[Task instructions]:
Stop after the line containing "scratch_rough: float = 0.06": print each line exactly from the first line of the listing up to that point.

[Data segment]:
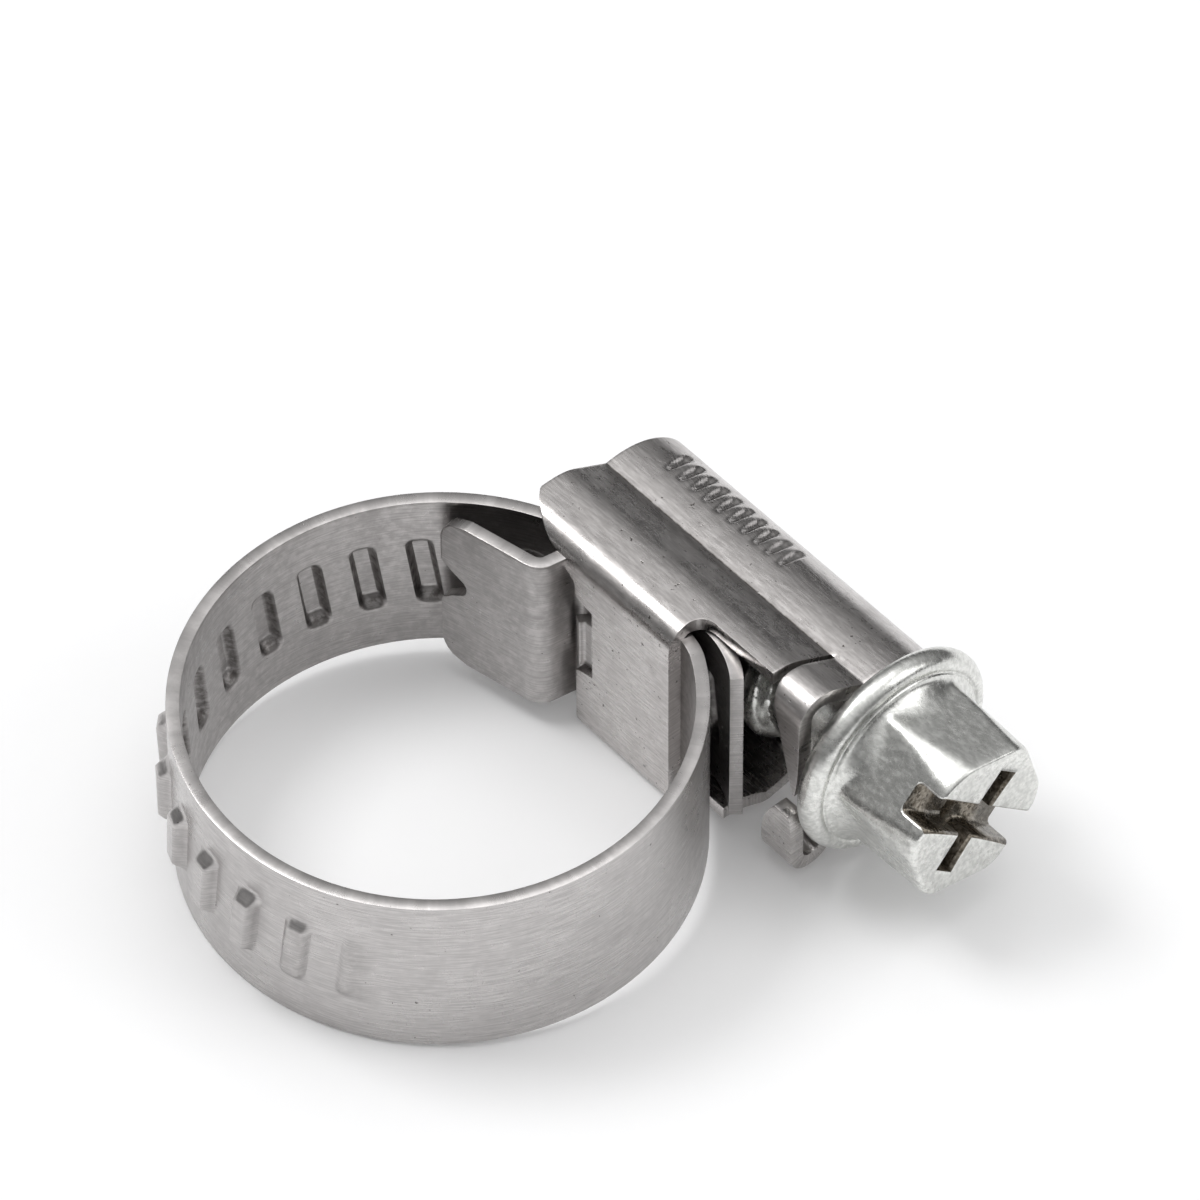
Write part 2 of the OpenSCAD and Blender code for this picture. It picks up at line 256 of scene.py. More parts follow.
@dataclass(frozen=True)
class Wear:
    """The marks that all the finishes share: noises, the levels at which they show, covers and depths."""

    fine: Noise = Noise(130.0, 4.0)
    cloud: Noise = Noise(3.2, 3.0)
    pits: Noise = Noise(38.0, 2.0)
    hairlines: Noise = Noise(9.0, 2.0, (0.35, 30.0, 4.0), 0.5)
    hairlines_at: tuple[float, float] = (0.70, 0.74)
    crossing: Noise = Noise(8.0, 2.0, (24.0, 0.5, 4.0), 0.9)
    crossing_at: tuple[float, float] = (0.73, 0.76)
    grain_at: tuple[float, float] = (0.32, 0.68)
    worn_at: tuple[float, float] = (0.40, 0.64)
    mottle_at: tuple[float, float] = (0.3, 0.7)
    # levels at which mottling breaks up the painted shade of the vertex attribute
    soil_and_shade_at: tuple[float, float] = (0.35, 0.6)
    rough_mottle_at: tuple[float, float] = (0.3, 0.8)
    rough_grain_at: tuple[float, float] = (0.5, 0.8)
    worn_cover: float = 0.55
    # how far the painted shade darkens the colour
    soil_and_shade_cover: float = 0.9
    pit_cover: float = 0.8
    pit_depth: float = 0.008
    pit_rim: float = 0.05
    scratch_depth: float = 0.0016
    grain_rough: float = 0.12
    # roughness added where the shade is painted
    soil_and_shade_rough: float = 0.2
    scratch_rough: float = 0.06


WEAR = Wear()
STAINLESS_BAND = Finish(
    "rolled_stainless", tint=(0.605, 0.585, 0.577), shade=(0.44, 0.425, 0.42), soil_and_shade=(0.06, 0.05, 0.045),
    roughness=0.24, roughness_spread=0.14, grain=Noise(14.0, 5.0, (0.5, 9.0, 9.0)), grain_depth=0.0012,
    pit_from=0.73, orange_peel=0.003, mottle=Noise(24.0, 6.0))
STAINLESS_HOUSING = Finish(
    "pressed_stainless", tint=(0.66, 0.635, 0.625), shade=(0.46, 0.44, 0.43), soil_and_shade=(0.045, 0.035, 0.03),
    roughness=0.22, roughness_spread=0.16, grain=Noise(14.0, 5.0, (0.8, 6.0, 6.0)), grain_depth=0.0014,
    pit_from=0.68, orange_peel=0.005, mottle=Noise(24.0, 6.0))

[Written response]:
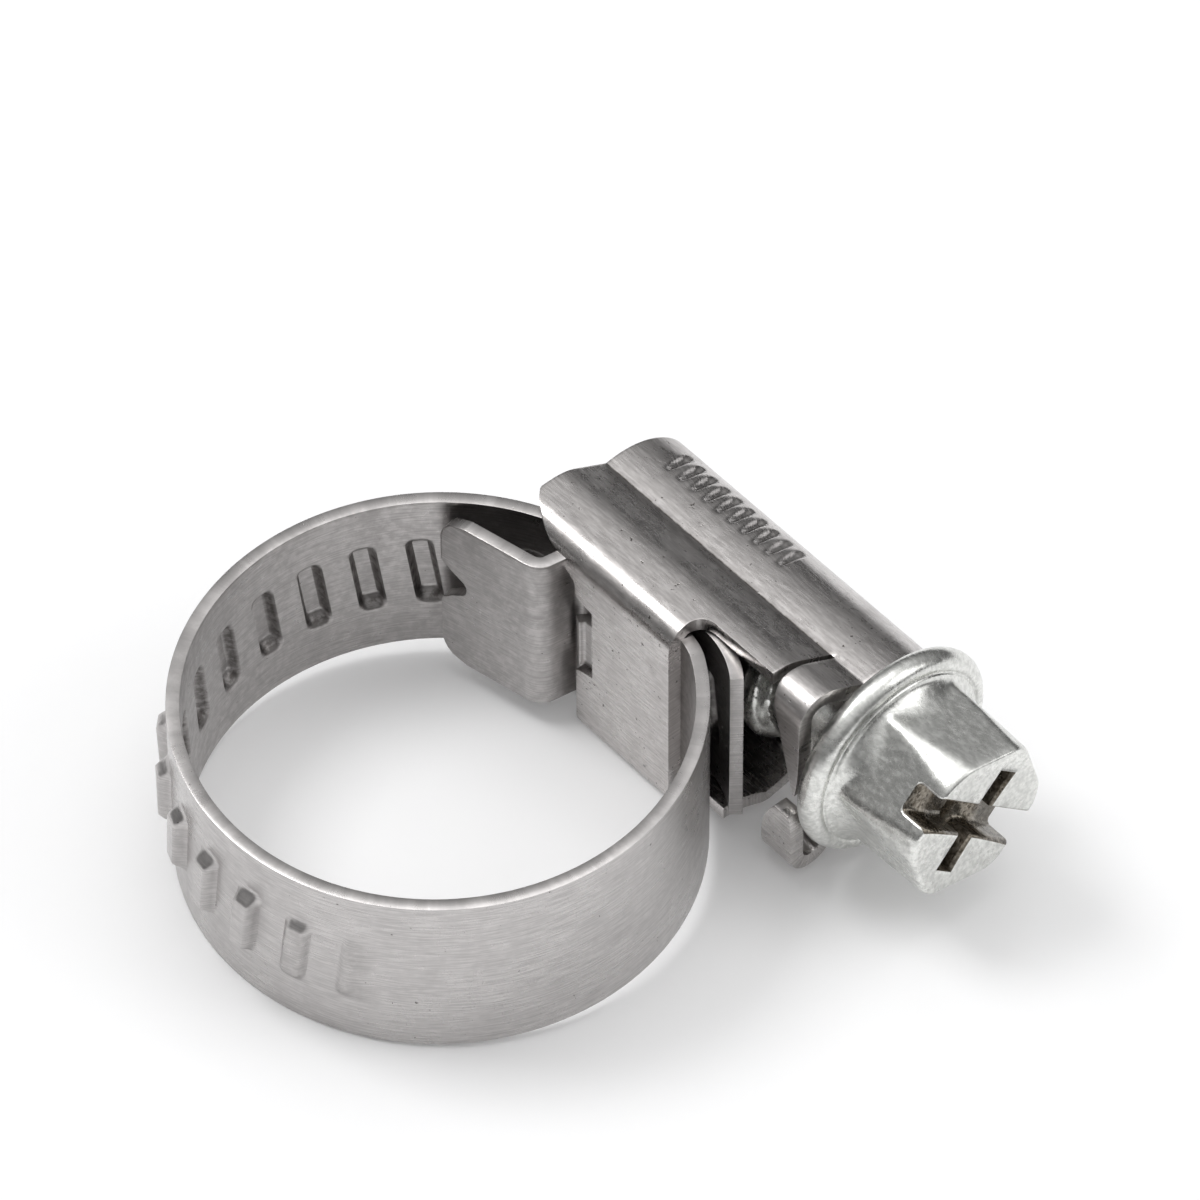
Write part 2 of the OpenSCAD and Blender code for this picture. It picks up at line 256 of scene.py. More parts follow.
@dataclass(frozen=True)
class Wear:
    """The marks that all the finishes share: noises, the levels at which they show, covers and depths."""

    fine: Noise = Noise(130.0, 4.0)
    cloud: Noise = Noise(3.2, 3.0)
    pits: Noise = Noise(38.0, 2.0)
    hairlines: Noise = Noise(9.0, 2.0, (0.35, 30.0, 4.0), 0.5)
    hairlines_at: tuple[float, float] = (0.70, 0.74)
    crossing: Noise = Noise(8.0, 2.0, (24.0, 0.5, 4.0), 0.9)
    crossing_at: tuple[float, float] = (0.73, 0.76)
    grain_at: tuple[float, float] = (0.32, 0.68)
    worn_at: tuple[float, float] = (0.40, 0.64)
    mottle_at: tuple[float, float] = (0.3, 0.7)
    # levels at which mottling breaks up the painted shade of the vertex attribute
    soil_and_shade_at: tuple[float, float] = (0.35, 0.6)
    rough_mottle_at: tuple[float, float] = (0.3, 0.8)
    rough_grain_at: tuple[float, float] = (0.5, 0.8)
    worn_cover: float = 0.55
    # how far the painted shade darkens the colour
    soil_and_shade_cover: float = 0.9
    pit_cover: float = 0.8
    pit_depth: float = 0.008
    pit_rim: float = 0.05
    scratch_depth: float = 0.0016
    grain_rough: float = 0.12
    # roughness added where the shade is painted
    soil_and_shade_rough: float = 0.2
    scratch_rough: float = 0.06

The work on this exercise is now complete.